◆ Task goal:
Return verbatim the inclusive range of lines running from the line that contains "on the origin" to the line that contains "if empty is". Omit every other line.

◆ Working data:
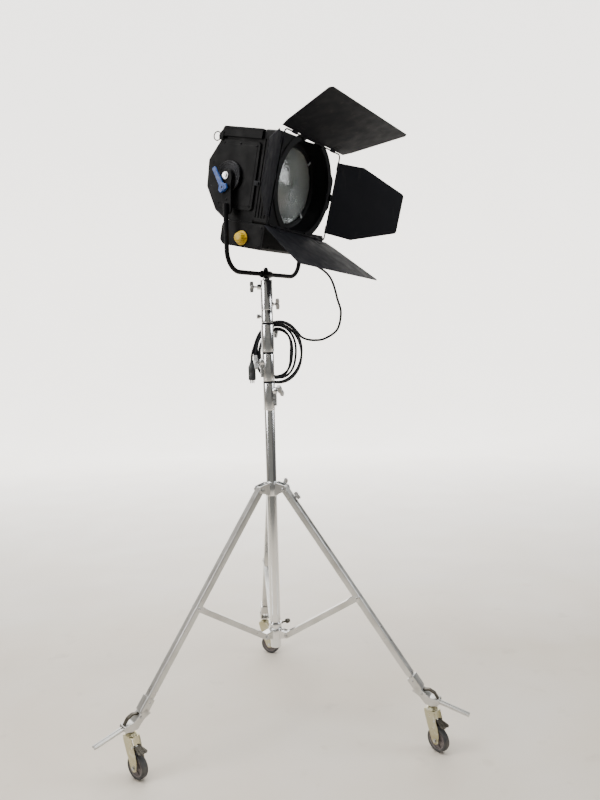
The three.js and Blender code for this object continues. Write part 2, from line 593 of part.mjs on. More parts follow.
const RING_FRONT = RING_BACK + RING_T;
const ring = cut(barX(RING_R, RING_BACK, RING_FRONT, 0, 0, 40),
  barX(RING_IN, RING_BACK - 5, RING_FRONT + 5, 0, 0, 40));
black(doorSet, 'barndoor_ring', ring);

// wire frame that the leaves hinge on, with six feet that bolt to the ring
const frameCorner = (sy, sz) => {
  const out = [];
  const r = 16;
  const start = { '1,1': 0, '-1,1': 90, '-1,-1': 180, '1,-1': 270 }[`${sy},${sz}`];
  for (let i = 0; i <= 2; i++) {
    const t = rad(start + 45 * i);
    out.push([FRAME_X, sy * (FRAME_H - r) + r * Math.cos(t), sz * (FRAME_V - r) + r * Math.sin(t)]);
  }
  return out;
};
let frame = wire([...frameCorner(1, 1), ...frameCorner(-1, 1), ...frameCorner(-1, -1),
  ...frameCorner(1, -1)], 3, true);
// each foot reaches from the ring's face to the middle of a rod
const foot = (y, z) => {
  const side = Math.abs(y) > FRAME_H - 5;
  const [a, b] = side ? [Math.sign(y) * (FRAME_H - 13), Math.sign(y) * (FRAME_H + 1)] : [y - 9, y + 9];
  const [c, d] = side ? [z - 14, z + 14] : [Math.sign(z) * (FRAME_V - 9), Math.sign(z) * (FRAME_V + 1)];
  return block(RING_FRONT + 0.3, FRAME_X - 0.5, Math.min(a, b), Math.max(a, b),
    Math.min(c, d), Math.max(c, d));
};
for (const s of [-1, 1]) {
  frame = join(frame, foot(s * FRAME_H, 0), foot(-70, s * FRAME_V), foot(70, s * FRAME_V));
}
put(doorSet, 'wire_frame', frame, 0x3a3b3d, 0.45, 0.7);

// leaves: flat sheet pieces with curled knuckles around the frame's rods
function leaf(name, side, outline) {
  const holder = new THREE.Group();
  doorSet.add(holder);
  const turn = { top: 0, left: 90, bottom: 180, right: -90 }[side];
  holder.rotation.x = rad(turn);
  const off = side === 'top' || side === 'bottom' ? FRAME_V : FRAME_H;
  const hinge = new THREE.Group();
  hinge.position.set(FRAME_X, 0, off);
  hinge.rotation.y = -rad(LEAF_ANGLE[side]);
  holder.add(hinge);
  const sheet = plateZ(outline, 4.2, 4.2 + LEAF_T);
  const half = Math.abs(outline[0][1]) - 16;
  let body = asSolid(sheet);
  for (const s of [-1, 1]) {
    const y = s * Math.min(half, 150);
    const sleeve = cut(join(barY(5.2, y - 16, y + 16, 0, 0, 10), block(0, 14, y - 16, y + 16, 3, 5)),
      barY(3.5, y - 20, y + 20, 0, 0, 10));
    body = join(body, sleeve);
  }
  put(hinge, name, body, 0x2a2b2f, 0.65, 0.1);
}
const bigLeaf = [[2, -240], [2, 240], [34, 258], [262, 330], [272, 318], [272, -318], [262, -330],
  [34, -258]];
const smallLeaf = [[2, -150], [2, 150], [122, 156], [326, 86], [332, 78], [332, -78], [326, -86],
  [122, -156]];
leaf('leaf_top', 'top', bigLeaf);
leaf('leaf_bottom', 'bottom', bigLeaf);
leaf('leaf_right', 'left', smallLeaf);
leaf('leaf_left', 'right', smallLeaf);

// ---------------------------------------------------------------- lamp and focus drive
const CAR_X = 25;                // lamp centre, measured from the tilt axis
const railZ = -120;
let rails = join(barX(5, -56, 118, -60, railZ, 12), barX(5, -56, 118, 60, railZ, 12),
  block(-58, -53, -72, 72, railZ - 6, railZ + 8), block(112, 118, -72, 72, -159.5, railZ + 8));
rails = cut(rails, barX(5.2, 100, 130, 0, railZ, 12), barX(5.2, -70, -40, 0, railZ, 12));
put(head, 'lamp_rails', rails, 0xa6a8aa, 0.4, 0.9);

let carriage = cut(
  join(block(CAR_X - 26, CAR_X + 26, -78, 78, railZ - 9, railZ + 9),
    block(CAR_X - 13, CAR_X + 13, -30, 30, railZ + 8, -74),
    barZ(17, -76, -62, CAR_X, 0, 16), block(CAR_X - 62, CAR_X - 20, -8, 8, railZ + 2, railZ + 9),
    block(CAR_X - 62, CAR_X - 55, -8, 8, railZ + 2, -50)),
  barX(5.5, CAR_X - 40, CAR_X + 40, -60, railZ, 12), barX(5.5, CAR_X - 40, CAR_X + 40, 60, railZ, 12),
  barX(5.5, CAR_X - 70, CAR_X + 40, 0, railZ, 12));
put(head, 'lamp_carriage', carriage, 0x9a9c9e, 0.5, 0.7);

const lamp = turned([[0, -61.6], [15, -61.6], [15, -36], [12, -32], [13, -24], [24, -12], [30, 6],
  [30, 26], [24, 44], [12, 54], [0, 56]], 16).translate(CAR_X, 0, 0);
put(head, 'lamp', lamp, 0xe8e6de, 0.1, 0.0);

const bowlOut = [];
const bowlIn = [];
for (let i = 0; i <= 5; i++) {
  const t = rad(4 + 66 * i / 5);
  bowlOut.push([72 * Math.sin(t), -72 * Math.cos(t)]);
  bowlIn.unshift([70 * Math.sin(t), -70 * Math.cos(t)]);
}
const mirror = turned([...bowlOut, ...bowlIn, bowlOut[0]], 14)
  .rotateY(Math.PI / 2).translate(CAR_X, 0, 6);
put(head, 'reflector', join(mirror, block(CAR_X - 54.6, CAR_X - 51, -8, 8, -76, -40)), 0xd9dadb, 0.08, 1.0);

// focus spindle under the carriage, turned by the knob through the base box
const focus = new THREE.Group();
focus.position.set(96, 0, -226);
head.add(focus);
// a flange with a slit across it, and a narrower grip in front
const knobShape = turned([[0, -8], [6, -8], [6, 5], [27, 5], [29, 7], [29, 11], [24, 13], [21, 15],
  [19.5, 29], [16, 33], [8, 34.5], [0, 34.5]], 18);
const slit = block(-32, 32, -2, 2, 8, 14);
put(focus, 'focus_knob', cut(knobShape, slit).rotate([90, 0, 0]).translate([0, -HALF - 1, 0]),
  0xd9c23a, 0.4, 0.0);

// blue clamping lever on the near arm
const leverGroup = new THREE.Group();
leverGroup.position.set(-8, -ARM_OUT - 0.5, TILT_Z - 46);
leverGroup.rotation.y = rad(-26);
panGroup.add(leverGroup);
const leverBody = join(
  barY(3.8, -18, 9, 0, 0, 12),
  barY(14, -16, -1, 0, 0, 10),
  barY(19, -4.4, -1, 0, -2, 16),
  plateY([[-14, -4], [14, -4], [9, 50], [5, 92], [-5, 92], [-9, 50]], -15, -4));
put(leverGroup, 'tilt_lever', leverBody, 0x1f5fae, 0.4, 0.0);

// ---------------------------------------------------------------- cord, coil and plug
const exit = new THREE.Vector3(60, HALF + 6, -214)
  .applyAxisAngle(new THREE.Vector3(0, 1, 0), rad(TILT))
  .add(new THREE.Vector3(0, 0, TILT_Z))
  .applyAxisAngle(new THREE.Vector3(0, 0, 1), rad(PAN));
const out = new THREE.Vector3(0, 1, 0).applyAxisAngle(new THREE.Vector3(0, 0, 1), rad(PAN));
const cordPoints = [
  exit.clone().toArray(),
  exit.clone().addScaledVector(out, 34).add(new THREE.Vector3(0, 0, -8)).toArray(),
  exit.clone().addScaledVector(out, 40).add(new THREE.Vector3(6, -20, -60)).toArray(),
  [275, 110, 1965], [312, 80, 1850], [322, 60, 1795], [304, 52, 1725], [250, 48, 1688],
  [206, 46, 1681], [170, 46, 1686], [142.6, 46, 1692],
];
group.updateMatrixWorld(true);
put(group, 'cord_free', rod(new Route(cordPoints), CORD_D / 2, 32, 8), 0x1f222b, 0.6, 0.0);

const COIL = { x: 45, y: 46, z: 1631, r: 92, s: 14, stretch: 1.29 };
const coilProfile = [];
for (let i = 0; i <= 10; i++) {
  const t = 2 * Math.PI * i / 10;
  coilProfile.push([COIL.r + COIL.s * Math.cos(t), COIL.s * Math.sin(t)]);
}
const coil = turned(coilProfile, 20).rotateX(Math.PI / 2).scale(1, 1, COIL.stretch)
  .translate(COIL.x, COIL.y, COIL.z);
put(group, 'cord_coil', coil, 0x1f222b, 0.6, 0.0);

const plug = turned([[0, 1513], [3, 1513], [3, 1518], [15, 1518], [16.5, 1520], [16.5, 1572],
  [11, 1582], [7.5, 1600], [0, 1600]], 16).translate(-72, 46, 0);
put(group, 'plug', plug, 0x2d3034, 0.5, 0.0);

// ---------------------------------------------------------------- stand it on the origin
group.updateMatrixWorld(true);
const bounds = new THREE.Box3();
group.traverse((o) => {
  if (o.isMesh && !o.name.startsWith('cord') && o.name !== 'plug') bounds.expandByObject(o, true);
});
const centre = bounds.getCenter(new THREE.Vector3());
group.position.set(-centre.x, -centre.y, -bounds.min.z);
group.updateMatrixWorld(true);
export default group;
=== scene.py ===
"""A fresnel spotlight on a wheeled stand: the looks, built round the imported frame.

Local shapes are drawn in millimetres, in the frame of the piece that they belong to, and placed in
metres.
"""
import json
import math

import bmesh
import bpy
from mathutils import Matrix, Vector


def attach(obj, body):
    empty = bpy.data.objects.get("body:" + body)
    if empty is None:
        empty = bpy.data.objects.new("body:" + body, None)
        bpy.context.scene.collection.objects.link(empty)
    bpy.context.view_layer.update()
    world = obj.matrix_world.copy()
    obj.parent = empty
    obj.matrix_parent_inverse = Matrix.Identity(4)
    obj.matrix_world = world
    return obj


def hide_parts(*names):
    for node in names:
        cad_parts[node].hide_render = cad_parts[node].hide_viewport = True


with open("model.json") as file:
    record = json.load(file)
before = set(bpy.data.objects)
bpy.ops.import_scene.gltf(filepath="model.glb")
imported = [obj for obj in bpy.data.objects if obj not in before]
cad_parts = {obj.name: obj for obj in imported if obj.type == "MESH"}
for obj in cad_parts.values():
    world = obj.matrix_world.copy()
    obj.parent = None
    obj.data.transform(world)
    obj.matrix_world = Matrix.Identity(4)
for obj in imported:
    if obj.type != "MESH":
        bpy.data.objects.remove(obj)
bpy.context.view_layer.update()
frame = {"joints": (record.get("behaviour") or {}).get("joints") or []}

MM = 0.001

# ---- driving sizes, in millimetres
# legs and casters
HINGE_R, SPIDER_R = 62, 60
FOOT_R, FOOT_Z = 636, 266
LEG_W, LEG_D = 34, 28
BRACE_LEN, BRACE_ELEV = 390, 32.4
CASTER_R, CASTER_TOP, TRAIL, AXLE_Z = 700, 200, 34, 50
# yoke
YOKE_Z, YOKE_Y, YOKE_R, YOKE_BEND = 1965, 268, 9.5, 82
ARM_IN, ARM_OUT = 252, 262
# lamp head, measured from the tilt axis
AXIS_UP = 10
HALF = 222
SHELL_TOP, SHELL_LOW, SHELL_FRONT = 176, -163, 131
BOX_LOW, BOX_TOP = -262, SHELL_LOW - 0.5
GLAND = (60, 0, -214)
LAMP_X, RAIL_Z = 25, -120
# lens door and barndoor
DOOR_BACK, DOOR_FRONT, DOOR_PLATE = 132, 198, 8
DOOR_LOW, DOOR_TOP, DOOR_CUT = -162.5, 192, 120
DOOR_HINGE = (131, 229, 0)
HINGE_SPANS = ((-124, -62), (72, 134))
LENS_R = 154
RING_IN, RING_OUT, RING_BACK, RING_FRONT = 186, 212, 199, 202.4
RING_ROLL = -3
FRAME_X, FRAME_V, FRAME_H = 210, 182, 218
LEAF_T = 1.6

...

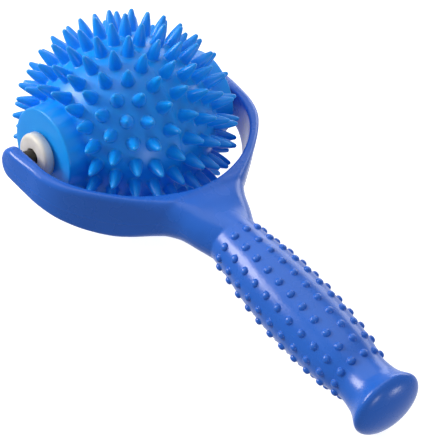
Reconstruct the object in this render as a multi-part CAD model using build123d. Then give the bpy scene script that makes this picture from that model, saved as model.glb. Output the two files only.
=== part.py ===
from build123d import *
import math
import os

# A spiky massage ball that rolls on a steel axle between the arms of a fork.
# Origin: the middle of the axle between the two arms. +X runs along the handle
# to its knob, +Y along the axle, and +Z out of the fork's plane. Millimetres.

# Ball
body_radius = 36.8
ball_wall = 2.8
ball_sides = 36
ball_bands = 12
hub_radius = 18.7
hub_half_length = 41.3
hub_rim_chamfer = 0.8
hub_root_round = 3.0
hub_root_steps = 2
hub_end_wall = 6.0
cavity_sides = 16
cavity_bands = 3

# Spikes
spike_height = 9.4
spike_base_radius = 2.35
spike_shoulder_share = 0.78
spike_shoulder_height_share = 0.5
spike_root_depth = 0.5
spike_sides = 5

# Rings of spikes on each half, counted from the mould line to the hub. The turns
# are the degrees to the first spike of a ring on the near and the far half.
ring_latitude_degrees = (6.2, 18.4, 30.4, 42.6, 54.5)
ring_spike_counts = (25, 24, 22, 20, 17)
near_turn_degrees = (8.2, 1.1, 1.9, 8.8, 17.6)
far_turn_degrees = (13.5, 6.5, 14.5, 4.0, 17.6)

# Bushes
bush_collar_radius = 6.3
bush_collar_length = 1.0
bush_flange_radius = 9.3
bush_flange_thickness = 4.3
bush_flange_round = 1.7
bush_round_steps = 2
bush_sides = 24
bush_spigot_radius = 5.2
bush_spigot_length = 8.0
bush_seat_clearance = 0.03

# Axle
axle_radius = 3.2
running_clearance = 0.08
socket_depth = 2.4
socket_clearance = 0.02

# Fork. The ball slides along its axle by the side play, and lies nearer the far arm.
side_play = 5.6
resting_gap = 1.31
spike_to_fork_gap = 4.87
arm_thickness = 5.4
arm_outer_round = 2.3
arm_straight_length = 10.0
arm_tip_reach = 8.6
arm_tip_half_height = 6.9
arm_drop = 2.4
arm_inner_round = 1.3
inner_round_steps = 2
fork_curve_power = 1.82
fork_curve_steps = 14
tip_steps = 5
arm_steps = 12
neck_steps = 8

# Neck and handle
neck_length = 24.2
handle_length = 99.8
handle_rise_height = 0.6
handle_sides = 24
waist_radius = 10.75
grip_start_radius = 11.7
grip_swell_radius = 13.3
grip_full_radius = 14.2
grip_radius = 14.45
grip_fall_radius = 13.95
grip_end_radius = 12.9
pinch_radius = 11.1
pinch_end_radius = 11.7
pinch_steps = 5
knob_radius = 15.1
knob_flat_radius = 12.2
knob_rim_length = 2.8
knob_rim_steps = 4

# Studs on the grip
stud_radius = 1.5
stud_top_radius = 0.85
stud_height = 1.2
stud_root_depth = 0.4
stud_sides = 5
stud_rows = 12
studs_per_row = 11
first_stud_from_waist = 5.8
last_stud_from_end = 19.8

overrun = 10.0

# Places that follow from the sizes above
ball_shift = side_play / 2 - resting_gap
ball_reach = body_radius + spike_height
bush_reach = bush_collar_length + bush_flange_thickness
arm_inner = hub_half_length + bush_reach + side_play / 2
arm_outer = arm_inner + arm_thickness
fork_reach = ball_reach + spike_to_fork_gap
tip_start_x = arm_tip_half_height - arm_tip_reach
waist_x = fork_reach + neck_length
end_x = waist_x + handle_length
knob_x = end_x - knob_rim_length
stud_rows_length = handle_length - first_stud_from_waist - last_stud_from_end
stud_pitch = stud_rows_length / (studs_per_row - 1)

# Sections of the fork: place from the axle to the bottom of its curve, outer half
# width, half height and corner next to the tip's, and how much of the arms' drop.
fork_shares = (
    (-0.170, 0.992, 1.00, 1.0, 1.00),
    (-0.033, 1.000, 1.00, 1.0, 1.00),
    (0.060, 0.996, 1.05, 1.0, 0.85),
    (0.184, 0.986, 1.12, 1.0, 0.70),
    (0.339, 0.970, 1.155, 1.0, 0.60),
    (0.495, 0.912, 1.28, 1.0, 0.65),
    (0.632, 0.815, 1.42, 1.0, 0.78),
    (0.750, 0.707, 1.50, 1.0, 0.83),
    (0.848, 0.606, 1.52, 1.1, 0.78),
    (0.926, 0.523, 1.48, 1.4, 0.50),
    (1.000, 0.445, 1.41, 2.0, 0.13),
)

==

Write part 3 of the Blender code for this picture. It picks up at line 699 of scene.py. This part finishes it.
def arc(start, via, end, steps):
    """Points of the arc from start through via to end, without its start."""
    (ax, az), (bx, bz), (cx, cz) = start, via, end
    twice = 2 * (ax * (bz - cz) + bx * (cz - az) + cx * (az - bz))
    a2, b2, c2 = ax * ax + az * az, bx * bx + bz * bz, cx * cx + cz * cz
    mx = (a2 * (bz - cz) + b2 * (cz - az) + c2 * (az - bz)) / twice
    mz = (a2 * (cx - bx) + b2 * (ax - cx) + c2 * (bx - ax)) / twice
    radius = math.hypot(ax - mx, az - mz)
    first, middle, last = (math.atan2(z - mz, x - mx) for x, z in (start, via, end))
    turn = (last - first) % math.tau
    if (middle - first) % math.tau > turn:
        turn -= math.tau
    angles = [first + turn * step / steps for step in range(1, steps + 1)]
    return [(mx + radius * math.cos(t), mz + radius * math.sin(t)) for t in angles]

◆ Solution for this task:
// ---------------------------------------------------------------- stand it on the origin
group.updateMatrixWorld(true);
const bounds = new THREE.Box3();
group.traverse((o) => {
  if (o.isMesh && !o.name.startsWith('cord') && o.name !== 'plug') bounds.expandByObject(o, true);
});
const centre = bounds.getCenter(new THREE.Vector3());
group.position.set(-centre.x, -centre.y, -bounds.min.z);
group.updateMatrixWorld(true);
export default group;
=== scene.py ===
"""A fresnel spotlight on a wheeled stand: the looks, built round the imported frame.

Local shapes are drawn in millimetres, in the frame of the piece that they belong to, and placed in
metres.
"""
import json
import math

import bmesh
import bpy
from mathutils import Matrix, Vector


def attach(obj, body):
    empty = bpy.data.objects.get("body:" + body)
    if empty is None:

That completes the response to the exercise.